• _Problem description_: In the listing below, find the line with "shared effect: a", then repeat exactly every line from the top through that one.

• _Dataset extract_:
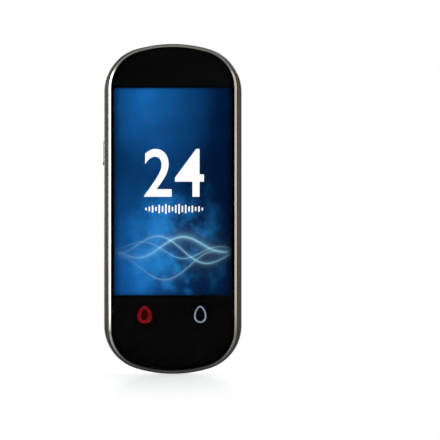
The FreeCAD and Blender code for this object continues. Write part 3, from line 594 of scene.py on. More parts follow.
@dataclass(frozen=True)
class Effect:
    """A shared effect: a shader node group with named inputs and outputs."""

    name: str
    inputs: tuple[tuple[str, str, float], ...]
    outputs: tuple[str, ...]
    lay_out: Callable[[Layout, dict, dict], None]

    def tree(self) -> bpy.types.NodeTree:
        """The group's tree, made at its first use."""
        made = bpy.data.node_groups.get(self.name)
        if made:
            return made
        made = bpy.data.node_groups.new(self.name, "ShaderNodeTree")
        for label, kind, default in self.inputs:
            socket = made.interface.new_socket(name=label, in_out="INPUT",
                                               socket_type="NodeSocket" + kind)
            if kind == "Float":
                socket.default_value = default
        for label in self.outputs:
            made.interface.new_socket(name=label, in_out="OUTPUT",
                                      socket_type="NodeSocketFloat")
        start = made.nodes.new("NodeGroupInput")
        end = made.nodes.new("NodeGroupOutput")
        self.lay_out(Layout(made), start.outputs, end.inputs)
        return made

    def use(self, sheet: Layout, **values: object) -> bpy.types.bpy_prop_collection:
        """Put the group in a tree.

        Args:
            sheet: The tree's layout.
            values: Values or sockets for its inputs, by name.

        Returns:
            Its outputs.
        """
        made = sheet.tree.nodes.new("ShaderNodeGroup")
        made.node_tree = self.tree()
        for key, value in values.items():
            sheet.feed(made.inputs[key.replace("_", " ")], value)
        return made.outputs


def lay_grain(sheet: Layout, given: dict, result: dict) -> None:
    """Fine grain of a blasted or moulded surface, with a slow drift of tone."""
    where = sheet.node("TexCoord").outputs["Object"]
    fine = sheet.noise(where, given["Scale"], 4.0, 0.62)
    slow = sheet.noise(where, 70.0, 2.0)
    sheet.feed(result["Height"], fine)
    sheet.feed(result["Tone"], sheet.math("ADD", sheet.math("MULTIPLY", fine, 0.5),
                                          sheet.math("MULTIPLY", slow, 0.5)))


def lay_wear(sheet: Layout, given: dict, result: dict) -> None:
    """Bare metal along edges, broken up by noise."""
    edge = sheet.node("NewGeometry").outputs["Pointiness"]
    where = sheet.node("TexCoord").outputs["Object"]
    broken = sheet.noise(where, 900.0, 5.0, 0.7)
    lifted = sheet.math("ADD", edge, sheet.math("MULTIPLY", sheet.math("SUBTRACT", broken, 0.5),
                                                given["Break"]))
    mask = sheet.spread(lifted, 0.53, 0.62, smoothly=True)
    sheet.feed(result["Mask"], sheet.math("MULTIPLY", mask, given["Amount"]))


def lay_marks(sheet: Layout, given: dict, result: dict) -> None:
    """Faint prints and wiping marks from handling."""
    where = sheet.place(scale=(1.0, 1.0, 0.45))
    large = sheet.noise(where, given["Scale"], 5.0, 0.6)
    patch = sheet.spread(large, 0.48, 0.7, smoothly=True)
    fine = sheet.noise(where, 1400.0, 2.0)
    sheet.feed(result["Mask"], sheet.math("MULTIPLY", patch, sheet.spread(fine, 0.2, 0.8, 0.5)))


def lay_brush(sheet: Layout, given: dict, result: dict) -> None:
    """Fine parallel lines of a brushed or polished metal."""
    where = sheet.place(scale=(1.0, 1.0, 0.02))
    lines = sheet.noise(where, given["Scale"], 3.0, 0.7)
    sheet.feed(result["Height"], lines)
    sheet.feed(result["Tone"], sheet.spread(lines, 0.3, 0.7))


def lay_dust(sheet: Layout, given: dict, result: dict) -> None:
    """A few specks of settled dust."""
    where = sheet.node("TexCoord").outputs["Object"]
    cells = sheet.node("TexVoronoi", feature="F1")
    sheet.feed(cells.inputs["Vector"], where)
    sheet.feed(cells.inputs["Scale"], given["Scale"])
    speck = sheet.spread(cells.outputs["Distance"], 0.02, 0.06, 1.0, 0.0)
    few = sheet.math("GREATER_THAN", sheet.noise(where, 140.0, 1.0), given["Threshold"])
    sheet.feed(result["Mask"], sheet.math("MULTIPLY", speck, few))


def lay_weave(sheet: Layout, given: dict, result: dict) -> None:
    """A square weave of fine threads across X and Z."""
    where = sheet.node("SeparateXYZ")
    sheet.feed(where.inputs[0], sheet.node("TexCoord").outputs["Object"])
    waves = []
    for axis in (0, 2):
        run = sheet.math("MULTIPLY", where.outputs[axis], given["Count"])
        waves.append(sheet.math("ABSOLUTE", sheet.math("SINE", run)))
    top = sheet.math("MAXIMUM", waves[0], waves[1])
    sheet.feed(result["Height"], top)
    sheet.feed(result["Mask"], sheet.spread(top, 0.55, 0.8, smoothly=True))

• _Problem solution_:
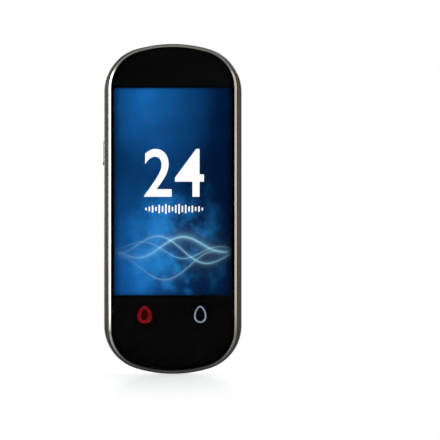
The FreeCAD and Blender code for this object continues. Write part 3, from line 594 of scene.py on. More parts follow.
@dataclass(frozen=True)
class Effect:
    """A shared effect: a shader node group with named inputs and outputs."""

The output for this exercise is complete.